Amicus stresses need to prepare for new fraud offense
Companies in the food industry in the United Kingdom have been urged to make sure they are prepared for upcoming legislation around fraud.
Under the Economic Crime and Corporate Transparency Act, the failure to prevent fraud offenses comes into effect on Sept. 1 and will apply to organizations that meet at least two of the following criteria: More than 250 employees, more than £36 million ($48.8 million) annual turnover, or more than £18 million ($24.4 million) in total assets.
Martin Polaine, a director at Amicus Legal Consultants, said: “The failure to prevent approach began with the Bribery Act in 2010 and it proved to be a successful deterrent. This new offense of failure to prevent fraud is following the same pattern. The underlying rationale is to try to ensure companies have in place sufficient procedures to prevent fraud.
“The offense is a strict liability offense, you don’t have to prove knowledge or intent on the part of a company. That is a policy decision, the idea is that it will encourage companies to have in place reasonable procedures to prevent fraud. There is a statutory defense if you as a company can show you had reasonable procedures in place or that it wasn’t appropriate in any event for you to have any such procedures.
“False claims and false labeling falls into the notion of making false representations, and whereas before there would be the risk of breaching consumer law or certain food regulatory provisions, you’ve now got the added concern around the criminal offense of fraud.”
Reasonable procedures defense
According to advisory guidance from the Home Office, firms should consider top level commitment, risk assessment, proportionate risk-based prevention procedures, due diligence, communication, and monitoring and review as part of a reasonable procedures defense.
The offense will hold organizations accountable for fraud committed by their employees, agents, subsidiaries or other associates who provide services for or on behalf of the company, where the fraud was committed with the intention of benefiting the company or its clients. It does not have to be proven that the company actually benefited or that the organization’s senior executives or directors ordered, or knew about, the fraud.
While the act only applies to large companies, Polaine, who is also a practicing barrister, said a small organization can be an associated person.
“One of the issues for companies is that when it comes to rolling out awareness of procedures, anti-corruption policies and providing training, they need to look not just at their own staff but all those other associated persons that they do business with on a day-to-day basis,” he said.
The key requirement is that one of the acts which was part of the base fraud took place in the UK, or that that the gain or loss occurred in the UK. An organization can be liable no matter where it is based or incorporated. The penalty on conviction is an unlimited fine — to be determined by factors including the company’s engagement with having procedures to prevent fraud and testing their effectiveness.
Getting prepared
Polaine said it is a massive change in the sense that the obligations to be introduced are not there at the moment.

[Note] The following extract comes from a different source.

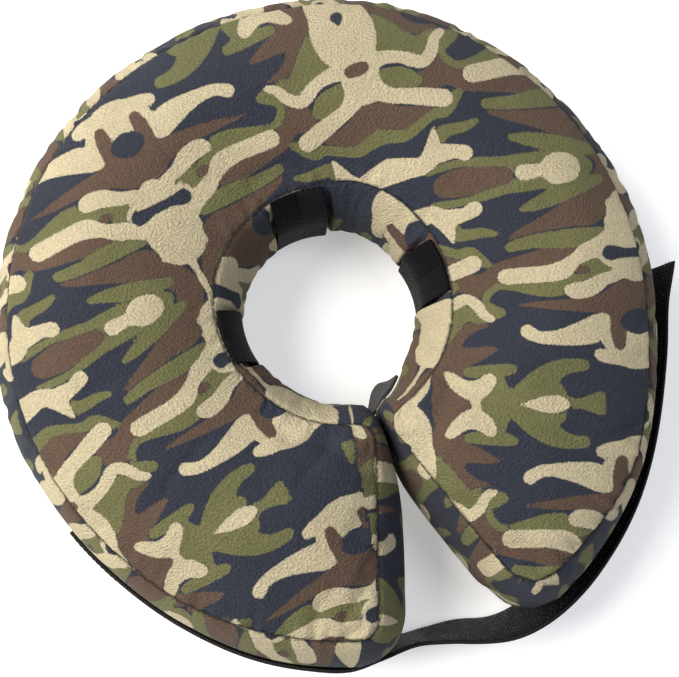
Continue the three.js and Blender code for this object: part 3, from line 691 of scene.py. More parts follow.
# The print repeats as a tile mirrored both ways. Each stroke of the tile is a brush's path:
# (across, up, half its width) in half millimetres, and later colours cover earlier ones.
TILE_WIDE, TILE_HIGH = 235.0, 238.0
print_tile = [
    ("brown", [
        [(14, 238, 12), (22, 224, 14), (34, 208, 16), (44, 199, 18), (60, 194, 13), (80, 188, 9),
         (98, 183, 6), (112, 179, 4), (124, 174, 2)],
        [(54, 166, 3), (76, 156, 9), (100, 151, 8), (122, 148, 6), (140, 140, 9), (150, 128, 12),
         (168, 129, 11), (184, 130, 9)],
        [(150, 128, 10), (158, 114, 8), (172, 112, 6)],
        [(-6, 105, 21), (10, 104, 19), (26, 101, 13), (44, 99, 9), (64, 99, 7), (86, 100, 5),
         (104, 101, 3), (119, 101, 1)],
        [(152, 81, 3), (165, 79, 5), (178, 72, 7), (188, 60, 9)],
        [(143, 56, 2), (152, 54, 5), (165, 50, 8), (182, 46, 12), (196, 38, 14), (190, 20, 16),
         (192, 2, 16), (178, 2, 12)],
        [(178, 162, 6), (198, 160, 10), (214, 158, 13), (226, 150, 13), (240, 150, 16),
         (228, 140, 8)],
    ]),
    ("green", [
        [(30, 224, 5), (46, 220, 7), (62, 215, 8), (80, 210, 8), (96, 205, 6), (109, 202, 3)],
        [(44, 240, 11), (60, 232, 13), (80, 232, 12), (104, 232, 13), (122, 226, 7),
         (142, 221, 5), (165, 218, 4), (185, 219, 4), (198, 222, 2)],
        [(30, 174, 5), (50, 170, 9), (75, 169, 9), (98, 169, 7), (115, 167, 6), (125, 165, 5)],
        [(138, 180, 3), (150, 183, 5), (165, 183, 6), (176, 185, 7), (178, 194, 5)],
        [(20, 140, 5), (34, 140, 9), (50, 136, 10), (62, 132, 9), (75, 120, 10), (92, 118, 9),
         (108, 121, 8), (126, 123, 5), (140, 123, 4), (150, 114, 4), (152, 104, 4),
         (146, 95, 8), (137, 93, 5)],
        [(30, 146, 5), (29, 152, 3), (27, 158, 1)],
        [(148, 90, 7), (160, 89, 7), (172, 94, 9), (186, 88, 13), (200, 80, 19), (206, 66, 14),
         (205, 55, 5)],
        [(146, 148, 3), (156, 154, 7), (166, 162, 8), (178, 164, 5), (195, 172, 5),
         (210, 177, 6), (226, 173, 7), (240, 170, 9)],
        [(184, 127, 6), (198, 123, 14), (214, 119, 13)],
        [(38, 8, 4), (48, 4, 5), (60, 0, 5), (74, 0, 7)],
        [(42, 0, 8), (50, 0, 7)],
        [(56, 38, 6), (68, 38, 7), (80, 35, 9), (92, 28, 12), (104, 18, 14), (116, 8, 13),
         (128, 2, 7), (136, 0, 5)],
        [(86, 10, 12), (98, 6, 14)],
        [(127, 36, 5), (140, 34, 7), (155, 33, 7), (172, 33, 5)],
        [(144, 24, 9), (140, 8, 10), (150, 0, 12), (138, 0, 8)],
    ]),
    ("brown", [
        [(122, 238, 9), (142, 237, 11), (165, 236, 13), (182, 238, 12)],
        [(50, 136, 4), (56, 136, 5)],
    ]),
    ("cream", [
        [(0, 240, 4), (0, 224, 3), (2, 212, 5), (8, 200, 14), (8, 184, 19), (8, 168, 22),
         (10, 156, 19), (5, 146, 15), (0, 136, 15)],
        [(20, 200, 6)],
        [(23, 184, 6)],
        [(0, 152, 21), (22, 152, 15)],
        [(20, 172, 8), (36, 160, 9), (50, 154, 9), (62, 146, 7), (74, 137, 10), (92, 134, 9),
         (112, 134, 9), (130, 134, 9)],
        [(6, 140, 8), (16, 130, 6), (32, 125, 7), (46, 117, 9), (60, 114, 9), (66, 115, 7)],
        [(111, 73, 7), (100, 67, 6), (84, 66, 7), (66, 68, 10), (48, 72, 13), (34, 77, 12),
         (24, 62, 12), (10, 52, 17), (-4, 50, 17)],
        [(16, 46, 9), (30, 46, 7), (39, 48, 6)],
        [(-2, 72, 11), (0, 62, 15)],
        [(60, 238, 14), (70, 238, 15), (84, 238, 4), (92, 238, 7), (103, 238, 8)],
        [(156, 209, 8), (166, 205, 7), (178, 204, 9), (188, 204, 10), (200, 212, 9),
         (216, 210, 11), (240, 207, 14)],
        [(187, 200, 9), (184, 190, 6), (181, 178, 2)],
        [(147, 87, 4), (155, 92, 5), (161, 103, 6), (172, 111, 6), (182, 106, 7), (192, 100, 6),
         (206, 96, 7), (218, 96, 9)],
        [(163, 151, 9), (180, 145, 9), (198, 139, 8), (212, 134, 8), (225, 124, 11),
         (238, 112, 22), (238, 92, 22), (238, 82, 24), (239, 66, 34), (240, 56, 35),
         (240, 44, 31), (241, 28, 32)],
        [(76, 0, 6), (86, 0, 9), (100, 0, 7), (112, 0, 3), (119, 0, 1)],
        [(150, 25, 7), (157, 18, 9), (167, 14, 10), (178, 18, 8), (188, 27, 6), (193, 31, 3)],
        [(164, 10, 7), (164, 0, 4)],
    ]),
    ("brown", [
        [(20, 96, 10), (20, 82, 8), (20, 70, 8), (19, 58, 6)],
        [(0, 98, 14), (12, 92, 10)],
        [(228, 99, 6), (240, 99, 8)],
    ]),
    ("navy", [
        [(-4, 151, 5), (10, 151, 5), (20, 152, 7), (25, 152, 8)],
        [(-18, 80, 1), (0, 80, 13), (18, 80, 1)],
        [(234, 43, 5), (240, 47, 8)],
    ]),
]
FAR, PRINT_UNIT, FINEST_BRUSH, BESIDE_STROKE = 60.0, 0.488, 0.5, 14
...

“Having said that, some companies will have very good anti-fraud procedures in place and because the Bribery Act’s been around for some time now, some anti-corruption procedures are, in effect, anti-fraud as well. The reality is for companies generally in the food and beverage industry it will be a question of looking and assessing what is there by way of policies and procedures. I would have thought for just about every company that meets the size threshold, it will be a question of making some changes to policies and certainly on training, risk assessment and ongoing monitoring and review,” he said.
“Because we are able to stress test procedures and give training to staff and other third parties we’re finding we are getting these requests now from companies who are getting themselves into a state of preparedness.”
Polaine encouraged companies to start acting on plans to prepare for the change.
“One of the realities is whatever set of procedures you have, when you use them for the first time in real life almost certainly one bit of them won’t work as they should, which is why we like to have these stress tested in a safe, secure environment. Underlying this is human behavior and human error so you have to build in for that. We’ve found some things need to be done but it’s by no means a bleak picture. Where we’ve found companies really benefit is around training and sensitizing staff and others in a practical way,” he said.
“The flip side is proportionality, I wouldn’t want companies to start running for the hills. It is a question of a risk-based and sensible approach. A lot of what’s required is a company sitting down and evaluating, as objectively as possible, where its vulnerabilities are, where there are gaps in procedures and what needs to be told to staff and others.”